Huck nodded. Hard. I went to the hay shed and got a lead rope. Came back and put it around his neck like a lasso. I took him out the far gate of the corral, and together we walked down the unpaved driveway to the pond, then up to the little meadow where Billy Morningstar and Delly the Interstate Trucker, with the help of a backhoe, had buried Rosie.

Huck and I stopped at the marker Billy had built. A round-capped fencepost with a crossbeam across which Rosie’s halter and lead rope hung. In the center of the crossbeam was a little metal sculpture—a horse’s head within a horseshoe. Everything was in the colors of Cloud Creek Ranch. Barn red with white trim.

“I still don’t see her,” Huck said. “But I feel her.”

“Is that better for you?”

“She feels beautiful.”

“How do you feel?”

Huck hesitated. Then:

“Empty,” he said.

He took a couple of steps away from the bare earth that covered his lost love. Lowered his head. Munched on the auburn Autumn grass. “This ought to fill me up fine.”
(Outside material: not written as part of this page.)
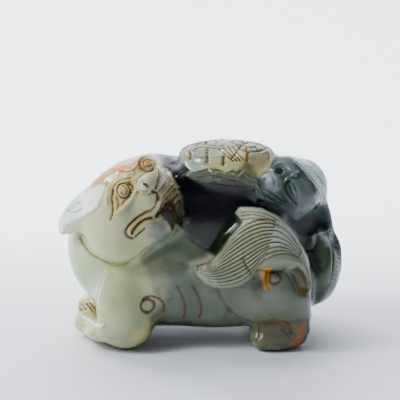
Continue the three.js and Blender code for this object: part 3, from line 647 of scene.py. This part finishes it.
for cell in ("242,145 238.6,147.4", "247,146.6 246,150.8", "255.6,146.4 258.6,150.6",
             "260,144.6 265,147.6", "244.6,143 240,142.4", "258,143 263.6,143.4"):
    cut("medallion cell", cell, 0.3, 0.5, 0.9, sides=BOTH)
cut("ball end", "269,147.6 272,151 273.4,155.6", 0.29, 0.47, 0.8, sides=BOTH)
cut("ball end", "265,150.4 268.6,154 269.4,160", 0.21, 0.47, 0.6, sides=BOTH)
cut("ball end", "258,153 262,153.6 267,151.4", -0.18, 0.4, sides=BOTH)
cut("ball foot", "178.6,158 184,164.6 191,170.6", 0.3, 0.5, 0.0)
cut("ribbon edge", "192.4,171.4 198,171.4 203,169.8 209,169 213.6,174 219,172.8 226,172.6 231,170.6 "
    "235,174.6 239,176.6 243.4,172.8 249.6,178 257,180.6", -0.32, 0.45, 0.0)
cut("ribbon fold", "215.6,169.6 223.6,171.6", 0.3, 0.4, 0.8)
cut("ribbon fold", "199,177.6 210,176 220.6,176 228,178.6 236,182", 0.34, 0.45, 0.4)
cut("ribbon fold", "204,174.6 210,174 215,177.6", 0.24, 0.4, 0.2)
cut("ribbon fold", "222,180 234,180.6 246,184", 0.3, 0.4, 0.3)
cut("ribbon hollow", "233,171.6 237,172.6 240,172", 0.6, 0.9, 0.0)
cut("ribbon lower edge", "188,176.4 198,179.4 210,182 224,183.8 239,185.4 257,188", -0.24, 0.45)
print(len(cuts), "cuts with the ball and the ribbon")

# %% [markdown]
# ## The cub
# The cub climbs over the rump with its head low and its mane brushed back. The strokes of its mane
# and its tail are even, so each row of them is a loop.

# %% Face, ears, mane and tail of the cub
cut("cub eye", ring(279.6, 170.8, 3, 2.6), 0.45, 0.6, 0.0)
cut("cub brow", "273.6,168 277,164.6 282,163 287,165.6 291.6,170 296,174", -0.34, 0.6)
cut("cub lid", "274.6,171 277.6,168 281,167.4 284.4,170", -0.3, 0.4)
cut("cub nose", "263,175 266.6,172.6 271,173.6 274,178 275,183", 0.4, 0.55)
cut("cub nostril", "265,178.6 266.6,179.6", 0.6, 0.6)
cut("cub mouth", "259.6,184.6 264,187.6 270,190.6 276,194.6 281,199", 0.55, 0.6)
cut("cub lip", "262,190.6 268,194.6 274,198.6", 0.3, 0.5)
cut("cub ear facet", "287.4,178.6 292.6,175.6 298.6,171.6", -0.45, 0.55)
cut("cub ear facet", "289.6,176 297.4,177.6 299,171", 0.35, 0.5)
cut("cub ear", "288.6,180.6 285.4,186 288,193 292,198 296.6,203", 0.55, 0.55)
cut("cub ear", "288.6,180.6 293.4,184 297,190.6 297.4,203", 0.45, 0.5)
cut("cub ear rim", "286.6,180.6 283.4,186.6 286,194 291,200.6", -0.35, 0.55)
cut("cub ear", "289.4,183.6 292,191 295.6,199", 0.5, 0.42)
cut("cub ear", "291.8,184.6 294.4,191 296.2,197", -0.3, 0.36)
cut("cub mane edge", "296,161.6 302,167 309,175 315,182 321,190 324.6,199", 0.5, 0.55)
cut("cub mane edge", "294,163 300,168.6 307,176.6 313,184 318.6,191.6 321.6,199", -0.4, 0.5)
cut("cub cheek", "299,180 306,186 312,194 315,203", -0.25, 1.0)
for k in range(9):
    x, y = 305 + 2.3 * k, 166.6 + 3.1 * k
    cut("cub mane stroke", [(x, y), (x + 4, y + 0.2), (x + 7, y + 1.6)], 0.3, 0.36)
cut("cub jaw", "270,204.6 279,208 286,214.6 291,219", 0.3, 0.6)
cut("cub claws", "256.4,187 259,190 261,195", 0.24, 0.34)
cut("cub claws", "259.6,187.4 262.4,190.6 264,195.4", 0.24, 0.34)
cut("cub claws", "263,190 265,193 266,197", 0.24, 0.34)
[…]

As I watched him I thought about other deaths of beloved ones Gwen and I have experienced here in the wilds of the Ozarks.

Dogs.

Cats.

Horses.

Chickens.

Humans too.

All these creatures are people to me, whether they were human or not.

Oh! So many people!

Here and then gone. And what do I do?

I write about them.

It’s what I’m best at.

My way, I tell you, Huck—and all my other Brothers and Sisters—of trying to help.